Culinary experts throughout the province recently got their hands on a few samples of an innovative new canola product, straight out of the product development department at Portage’s Food Development Centre.
The Manitoba Canola Growers Association in collaboration with the Manitoba Agri-Health Research Network Inc. (MAHRN) have started cold pressing canola to develop virgin canola oil.
“Last year in conjunction with the MCGA, we decided we would look at canola as it is clearly a large commodity in Manitoba,” said Lee Anne Murphy, executive director with MAHRN. “There are several different ways to press canola seed, but we wanted to look at one that would allow us to feature that craft, artisanal-type of product.”
“I think we are really just on the cusp of this project and it is quite interesting to be involved. The MCGA was excited to partner with the MAHRN and I can’t wait to see where this project is going to take us,” said Ellen Pruden, education and promotions manager with the MCGA.
In the initial stages of the project, MCGA located grower members who had grown the same variety of canola in three different areas throughout the province.
“Just like wine, how the same variety grown in different regions often results in differing flavours, we wanted to see if we could apply that concept to canola,” said Pruden.

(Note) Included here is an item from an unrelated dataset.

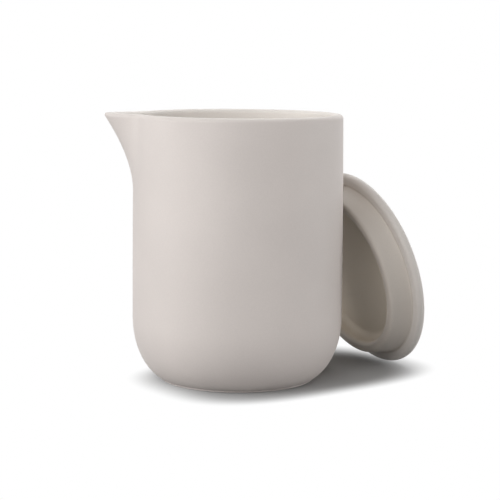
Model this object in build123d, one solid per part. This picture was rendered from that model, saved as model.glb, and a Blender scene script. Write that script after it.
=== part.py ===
from build123d import *
from math import asin, atan, cos, hypot, pi, radians, sin, sqrt, tan
import os

# Driving dimensions of the jug, in millimetres
JUG_HEIGHT = 133.5
BELLY_RADIUS = 53.0  # widest, just above the rounded bottom corner
RIM_DRAW = 0.8  # how much narrower the rim is than the belly
WALL = 4.5
LIP_FLAT = 0.5  # left level between the two rounds of the lip
FLOOR_THICKNESS = 5.2
CORNER_REACH = 20.2  # how far the bottom corner draws in, as a quarter ellipse
CORNER_RISE = 32.2

# Driving dimensions of the foot
FOOT_SETBACK = 13.6  # of the foot's edge from the belly
FOOT_STEP = 1.2  # how far the body stands out over its foot
FOOT_HEIGHT = 1.3
FOOT_RING_WIDTH = 5.0
FOOT_RECESS = 0.8
FOOT_ROUND = 0.35

# Driving dimensions of the spout
SPOUT_REACH = 15.6  # past the round wall, at the rim
SPOUT_RISE = 38.0  # height of the flare, measured down from the rim
SPOUT_SWELL = 1.7  # power of the flare: it starts flat on the wall and leans out ever more
SPOUT_SPREAD = radians(25.0)  # half the angle of the wall that the spout takes

# Driving dimensions of the lid
LID_OVERHANG = 0.1  # of the seated lid over the rim, all round
LID_THICKNESS = 4.6
LID_EDGE_FLAT = 0.04  # left upright between the two rounds of the edge
PLUG_CLEARANCE = 1.2  # all round, between the root of the lid's plug and the mouth
PLUG_DRAW = 3.3  # how much narrower the plug is at its rim than at its root
PLUG_DEPTH = 10.6
PLUG_RIM_WIDTH = 4.8
PLUG_RIM_FLAT = 0.4  # at least this much is left level between the two rounds of the plug's rim
ROOT_ROUND = 0.8
HOLLOW_DEPTH = 7.3
HOLLOW_UPRIGHT = 1.1  # left straight on the hollow's wall between its two rounds

# How the lid leans on the jug
LEAN_GAP = 0.3
LEAN_ANGLE = radians(15.0)  # away from upright
LEAN_HEADING = radians(27.7)  # of the lid's underside, turned from -X towards -Y
LEAN_BEARING = radians(28.75)  # of the point that the lid stands on, seen from the jug's axis

# Sizes that follow from those above
RIM_RADIUS = BELLY_RADIUS - RIM_DRAW
MOUTH_RADIUS = RIM_RADIUS - WALL
LIP_ROUND = (WALL - LIP_FLAT) / 2
LIP_START = JUG_HEIGHT - LIP_ROUND
SPOUT_START = JUG_HEIGHT - SPOUT_RISE
FOOT_RADIUS = BELLY_RADIUS - FOOT_SETBACK
CORNER_SHARE = sqrt(1 - (1 - (FOOT_SETBACK - FOOT_STEP) / CORNER_REACH) ** 2)
CORNER_TOP = FOOT_HEIGHT + CORNER_RISE * CORNER_SHARE
FLOOR_TOP = FOOT_HEIGHT + FLOOR_THICKNESS
LID_RADIUS = RIM_RADIUS + LID_OVERHANG
LID_ROUND = (LID_THICKNESS - LID_EDGE_FLAT) / 2
PLUG_RADIUS = MOUTH_RADIUS - PLUG_CLEARANCE
PLUG_RIM_RADIUS = PLUG_RADIUS - PLUG_DRAW
PLUG_RIM_CORNER = pi / 2 + atan(PLUG_DRAW / PLUG_DEPTH)
PLUG_ROUND = (PLUG_RIM_WIDTH - PLUG_RIM_FLAT) / 2
HOLLOW_ROUND = HOLLOW_DEPTH - PLUG_ROUND - HOLLOW_UPRIGHT

# How finely the curved forms are laid out
SPOUT_POINTS = 24  # of an outline, over the spout and a little past its sides
SPOUT_MARGIN = 1.2  # of the spout's spread, which those points take in
BACK_POINTS = 27  # of an outline, round the rest
CORNER_SECTIONS = 7
WALL_SECTIONS = 4
FLARE_SECTIONS = 8
LIP_SECTIONS = 4
LEAN_POINTS = 720
LEAN_STEPS = 40


def outside_radius(z):
    """Outside radius of the round body at height z, leaving the spout out."""
    if z < CORNER_TOP:
        drop = (CORNER_TOP - z) / CORNER_RISE
        return BELLY_RADIUS - CORNER_REACH * (1 - sqrt(1 - drop**2))
    climb = (z - CORNER_TOP) / (JUG_HEIGHT - CORNER_TOP)
    return BELLY_RADIUS - RIM_DRAW * climb**2


def inside_radius(z):
    """Inside radius at height z: the wall's thickness less, over a full quarter ellipse at the floor."""
    if z < CORNER_TOP:
        drop = (CORNER_TOP - z) / (CORNER_TOP - FLOOR_TOP)
        return BELLY_RADIUS - WALL - (CORNER_REACH - WALL) * (1 - sqrt(max(0, 1 - drop**2)))
    return outside_radius(z) - WALL


def spout_reach(z):
    """How far the spout's keel stands out of the round wall at height z."""
    return SPOUT_REACH * (max(0, z - SPOUT_START) / SPOUT_RISE) ** SPOUT_SWELL


def plan_point(turn, radius, reach, inset):
    """A point of the horizontal section at angle turn from the spout, moved in by inset square to the outline."""
    share = min(1, abs(turn) / SPOUT_SPREAD)
    r = radius + reach * (1 - share**2) ** 3
    slope = -6 * reach * share * (1 - share**2) ** 2 / SPOUT_SPREAD
    slope = slope if turn > 0 else -slope
    along = Vector(-cos(turn), -sin(turn))
    across = Vector(sin(turn), -cos(turn))
    outward = (along * r - across * slope).normalized()
    return along * r - outward * inset


def section_turns():
    """Angles of the outline's points, close together over the spout and wide apart round the back."""
    edge = SPOUT_SPREAD * SPOUT_MARGIN
    over = [edge * (2 * i / SPOUT_POINTS - 1) for i in range(SPOUT_POINTS + 1)]
    back = [edge + 2 * (pi - edge) * i / BACK_POINTS for i in range(1, BACK_POINTS)]
    return over + back


def section(z, radius, inset):
    """The closed outline of the body at height z."""
    turns = section_turns()
    points = [plan_point(t if t < pi else t - 2 * pi, radius, spout_reach(z), inset) for t in turns]
    knots = [(t - turns[0]) / (2 * pi) for t in turns] + [1.0]
    outline = Edge.make_spline([Vector(p.X, p.Y, z) for p in points], periodic=True, parameters=knots)
    return Wire([outline])


def corner_heights(rise, share):
    """Heights of the sections up the bottom corner, evenly spaced round its quarter ellipse."""
    turns = [asin(share) * i / CORNER_SECTIONS for i in range(CORNER_SECTIONS, 0, -1)]
    return [CORNER_TOP - rise * sin(turn) for turn in turns]


def wall_heights():
    """Heights of the sections from the top of the bottom corner to where the lip starts to round over."""
    plain = [CORNER_TOP + (SPOUT_START - CORNER_TOP) * i / WALL_SECTIONS for i in range(WALL_SECTIONS)]
    flared = [SPOUT_START + (LIP_START - SPOUT_START) * i / FLARE_SECTIONS for i in range(FLARE_SECTIONS + 1)]
    return plain + flared


def lip_sections(side):
    """Outlines round a quarter turn of the lip, on its outer side (1) or its inner side (-1)."""
    outlines = []
    for i in range(LIP_SECTIONS + 1):
        turn = pi / 2 * i / LIP_SECTIONS
        z = LIP_START + LIP_ROUND * sin(turn)
        step = LIP_ROUND * (1 - cos(turn))
        outlines.append(section(z, outside_radius(z), step if side > 0 else WALL - step))
    return outlines


def make_outside():
    """The jug's outer form above its foot."""
    heights = corner_heights(CORNER_RISE, CORNER_SHARE) + wall_heights()
    wall = Solid.make_loft([section(z, outside_radius(z), 0) for z in heights])
    return Part() + wall + Solid.make_loft(lip_sections(1))


def make_inside():
    """The space inside the jug: the well, and the part of it that opens out through the lip."""
    heights = [FLOOR_TOP] + corner_heights(CORNER_TOP - FLOOR_TOP, 1)[1:] + wall_heights()
    well = Solid.make_loft([section(z, inside_radius(z) + WALL, WALL) for z in heights])
    return well, Solid.make_loft(lip_sections(-1))


def make_foot():
    """The short foot, with a shallow recess inside its ring."""
    standing = (Align.CENTER, Align.CENTER, Align.MIN)
    foot = Cylinder(FOOT_RADIUS, FOOT_HEIGHT + FLOOR_THICKNESS / 2, align=standing)
    foot = foot - Cylinder(FOOT_RADIUS - FOOT_RING_WIDTH, FOOT_RECESS, align=standing)
    ring_edges = foot.edges().filter_by(GeomType.CIRCLE).group_by(Axis.Z)[0]
    return fillet(ring_edges, FOOT_ROUND)


def make_jug():
    """The jug in one piece: rounded bottom, nearly straight wall, and a beak of a spout on the -X side."""
    well, lip_opening = make_inside()
    return make_outside() + make_foot() - well - lip_opening


def make_lid():
    """The lid about its own axis, seated way up, with the underside of its flange at z = 0."""
    hollow_radius = PLUG_RIM_RADIUS - PLUG_RIM_WIDTH
    hollow_top = HOLLOW_DEPTH - PLUG_DEPTH
    outline = FilletPolyline(
        (0, 0, LID_THICKNESS),
        (LID_RADIUS, 0, LID_THICKNESS),
        (LID_RADIUS, 0, 0),
        (PLUG_RADIUS, 0, 0),
        (PLUG_RIM_RADIUS, 0, -PLUG_DEPTH),
        (hollow_radius, 0, -PLUG_DEPTH),
        (hollow_radius, 0, hollow_top),
        (0, 0, hollow_top),
        radius=[LID_ROUND, LID_ROUND, ROOT_ROUND, PLUG_ROUND, PLUG_ROUND, HOLLOW_ROUND],
    )
    half = make_face(outline.edges() + [Edge.make_line((0, 0, hollow_top), (0, 0, LID_THICKNESS))])
    return revolve(half, Axis.Z, 360)


def lean_plane(distance):
    """The lid's own plane when it stands on the table this far from the jug's axis, leaning on the jug."""
    facing = Vector(-cos(LEAN_HEADING), -sin(LEAN_HEADING), 0)
    up = Vector(0, 0, 1)
    underside = facing * cos(LEAN_ANGLE) - up * sin(LEAN_ANGLE)
    climb = facing * sin(LEAN_ANGLE) + up * cos(LEAN_ANGLE)
    foot = Vector(cos(LEAN_BEARING), sin(LEAN_BEARING), 0) * distance
    edge_centre = foot + up * LID_ROUND
    middle = edge_centre + climb * (LID_RADIUS - LID_ROUND) + underside * LID_ROUND
    return Plane(origin=middle, x_dir=climb.cross(underside), z_dir=-underside)


def ring_gap(plane, radius, depth, tube):
    """The least distance from a rounded ring about the lid's axis to the jug's wall."""
    gaps = []
    for i in range(LEAN_POINTS):
        turn = 2 * pi * i / LEAN_POINTS
        point = plane.from_local_coords(Vector(radius * cos(turn), radius * sin(turn), -depth))
        if point.Z < JUG_HEIGHT:
            gaps.append(hypot(point.X, point.Y) - outside_radius(max(FOOT_HEIGHT, point.Z)) - tube)
    return min(gaps)


def lean_gap(distance):
    """The gap between the leaning lid and the jug, at the plug's rim or at the flange's edge."""
    plane = lean_plane(distance)
    rim_centre = PLUG_RIM_RADIUS - PLUG_ROUND / tan(PLUG_RIM_CORNER / 2)
    plug_gap = ring_gap(plane, rim_centre, PLUG_DEPTH - PLUG_ROUND, PLUG_ROUND)
    edge_gap = ring_gap(plane, LID_RADIUS - LID_ROUND, -LID_ROUND, LID_ROUND)
    return min(plug_gap, edge_gap)


def lean_distance():
    """How far from the jug's axis the lid stands, so that it leans LEAN_GAP clear of the wall."""
    near = BELLY_RADIUS
    far = BELLY_RADIUS + 2 * LID_RADIUS
    for _ in range(LEAN_STEPS):
        middle = (near + far) / 2
        if lean_gap(middle) < LEAN_GAP:
            near = middle
        else:
            far = middle
    return far


jug = make_jug()
lid = lean_plane(lean_distance()).location * make_lid()

os.makedirs("parts", exist_ok=True)
export_step(jug, "parts/jug.step")
export_step(lid, "parts/lid.step")
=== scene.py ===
from math import cos, pi, radians, sin

import bpy
import numpy as np
from mathutils import Matrix, Vector


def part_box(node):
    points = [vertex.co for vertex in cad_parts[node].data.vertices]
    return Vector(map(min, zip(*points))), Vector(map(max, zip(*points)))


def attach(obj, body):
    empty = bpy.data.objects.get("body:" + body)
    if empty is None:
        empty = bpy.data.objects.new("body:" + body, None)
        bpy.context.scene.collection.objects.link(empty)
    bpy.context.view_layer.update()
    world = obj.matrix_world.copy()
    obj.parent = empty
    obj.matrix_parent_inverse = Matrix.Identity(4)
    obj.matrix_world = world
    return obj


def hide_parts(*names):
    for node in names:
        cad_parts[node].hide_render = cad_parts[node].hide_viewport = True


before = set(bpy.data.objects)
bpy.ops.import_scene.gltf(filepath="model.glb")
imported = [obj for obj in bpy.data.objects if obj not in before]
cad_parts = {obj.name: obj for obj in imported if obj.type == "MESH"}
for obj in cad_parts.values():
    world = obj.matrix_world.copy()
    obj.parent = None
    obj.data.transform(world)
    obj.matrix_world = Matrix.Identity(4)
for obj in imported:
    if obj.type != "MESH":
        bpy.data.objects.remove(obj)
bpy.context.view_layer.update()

# ---------------------------------------------------------------- sizes, in metres

MM = 0.001

# The jug. Its height and its width come from its CAD node.
JUG_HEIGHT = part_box("jug")[1].z
BELLY_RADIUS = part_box("jug")[1].y
RIM_DRAW = 0.8 * MM  # how much narrower the rim is than the belly
WALL = 4.5 * MM
LIP_RISE = 2.0 * MM  # height of the rounded lip
CORNER_REACH = 20.2 * MM  # how far the bottom corner draws in, as a quarter ellipse
CORNER_RISE = 32.2 * MM
CORNER_TOP = 31.0 * MM  # where the bottom corner meets the wall
FLOOR_TOP = 6.5 * MM
FOOT_RADIUS = 39.4 * MM
FOOT_HEIGHT = 1.3 * MM
FOOT_RING_WIDTH = 5.0 * MM
FOOT_RECESS = 0.8 * MM
FOOT_ROUND = 0.35 * MM

# The spout
SPOUT_REACH = 15.58 * MM  # past the round wall, at the rim
SPOUT_RISE = 38.0 * MM  # height of the flare, measured down from the rim
SPOUT_SWELL = 1.7  # power of the flare: it starts flat on the wall and leans out ever more
SPOUT_SPREAD = radians(25.0)  # half the angle of the wall that the spout takes
SPOUT_START = JUG_HEIGHT - SPOUT_RISE

# The lid
LID_RADIUS = 52.3 * MM
LID_THICKNESS = 4.6 * MM
PLUG_RADIUS = 46.5 * MM  # at its root
PLUG_DRAW = 3.3 * MM  # how much narrower the plug is at its rim than at its root
PLUG_DEPTH = 10.6 * MM
PLUG_RIM_WIDTH = 5.3 * MM
PLUG_ROUND = 2.2 * MM
ROOT_ROUND = 0.8 * MM
HOLLOW_DEPTH = 7.3 * MM
HOLLOW_ROUND = 4.0 * MM

# The clay's colour, with painted light and shade in it: outside, over the edge into the hollow, and inside
# On the jug the lip's tone is darker than the clay, a painted shade, and the inside's is lighter, painted
# light
JUG_CLAY_AND_PAINTED_LIGHT = (0.700, 0.642, 0.609), (0.665, 0.620, 0.585), (0.800, 0.755, 0.710)
# On the lid the plug's tone is darker than the clay, a painted shade, and the hollow's is warmer, painted
# warm bounce light
LID_CLAY_AND_PAINTED_LIGHT = (0.668, 0.628, 0.590), (0.580, 0.530, 0.478), (0.680, 0.608, 0.510)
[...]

This past winter, the MCGA acquired canola seed from grower members in Winkler, Grandview and East Selkirk.
“If you look at these locations on a map, they pretty much represent the north to south reaches of where canola is grown in Manitoba,” said Murphy. “We weren’t sure what kind of end result we were going to come out with. We then used a cold-pressing system that is not expensive, keeping in mind the future possibility of transferring it to an on-farm enterprise.”
The conventional process of canola crushing uses solvents to extract oil from the seed, whereas the cold-pressing process uses only mechanical expellers, resulting in a higher oil and high meal as its byproduct.
The cold-press technique does not require solvent, bleach, deodorization or chemical degumming, which helps the oil retain its natural colour and omega-3, omega-6 and omega-9 fatty acids.
“Cold pressing is exactly what it sounds like. It is a low-temperature pressing of an oilseed to extract as virgin of oil as you can get out of it,” said Murphy. “There is very minimal processing, beyond prepping and a little bit of natural settling.”
Conventionally processed canola oil is generally a light-yellow colour with a neutral taste, while, cold-pressed canola results in a more pronounced colour, taste and odour and because of the ability to retain antioxidant levels, it boasts an extended shelf life.
“We anticipated the results to be different as there are a number of differences in the land but then to see how the finished product is so different is really quite unique,” said Pruden.
“You can certainly see the difference between the different locations in taste and appearance. Biochemically, one of them has a little bit more iron than the other one and one has a slightly different vitamin profile,” said Murphy. “We contribute this all back to the growing conditions because the only difference between them was the location. They were all the same variety, same growing season and same processing method.”
Most recently, the organizations distributed samples of the virgin canola oil to various culinary operations and food writers throughout the province to gain feedback from the industry.
“The MCGA and the MAHRN have sent out these samples to a number of places and we were lucky enough to get some,” said Bryan Hendricks, culinary arts instructor at the Manitoba Institute of Culinary Arts. “They are asking for us to give them a review on how we used it and what we think.”
“We went to our network of culinary contacts and the Manitoba Culinary Institute is one of them. The Canola Growers proudly sponsors their culinary kitchen as well as offers a number of scholarships. Samples were also dispersed to Red River College, Louis Riel school division, the culinary school in Winkler, as well as a number of local chefs,” said Pruden.
Response from these parties will be key in determining if cold-pressed virgin canola oil can be a viable commercial product and possibly a new revenue stream for farms looking to sell consumer-ready products.
“I am going to take some time and play with it. Some oils get bitter when you whip them in a blender or by hand. Heating it up can also change the flavour,” said Hendricks. “I am looking forward to working with it and seeing how it will react to different mediums and then giving my feedback. I believe they are eventually planning to take this to market and I personally think there will definitely be a market for this.”
The project bottled the oil in both 500-ml bottles as well as four-litre jugs for distribution to food-service venues.
“We don’t expect it will be used as a frying oil as there is a lot of good canola oil around for that. This is more geared towards that higher-end recipe development,” said Murphy. “We are really looking to generate some support and excitement with the chef community and local food supporters.”
As feedback is gathered, the organizations will move into the second phase of the project, which focuses on adding value to all components of the seed, expanding crop sources next year to compare and contrast the product results and determining the best path to move the process on farm.
“The ultimate goal is that this will go beyond the associations that are working together on the project and see this really as a farm enterprise. It will really leverage into that local, know your grower, artisanal market and will hold a high value,” said Murphy.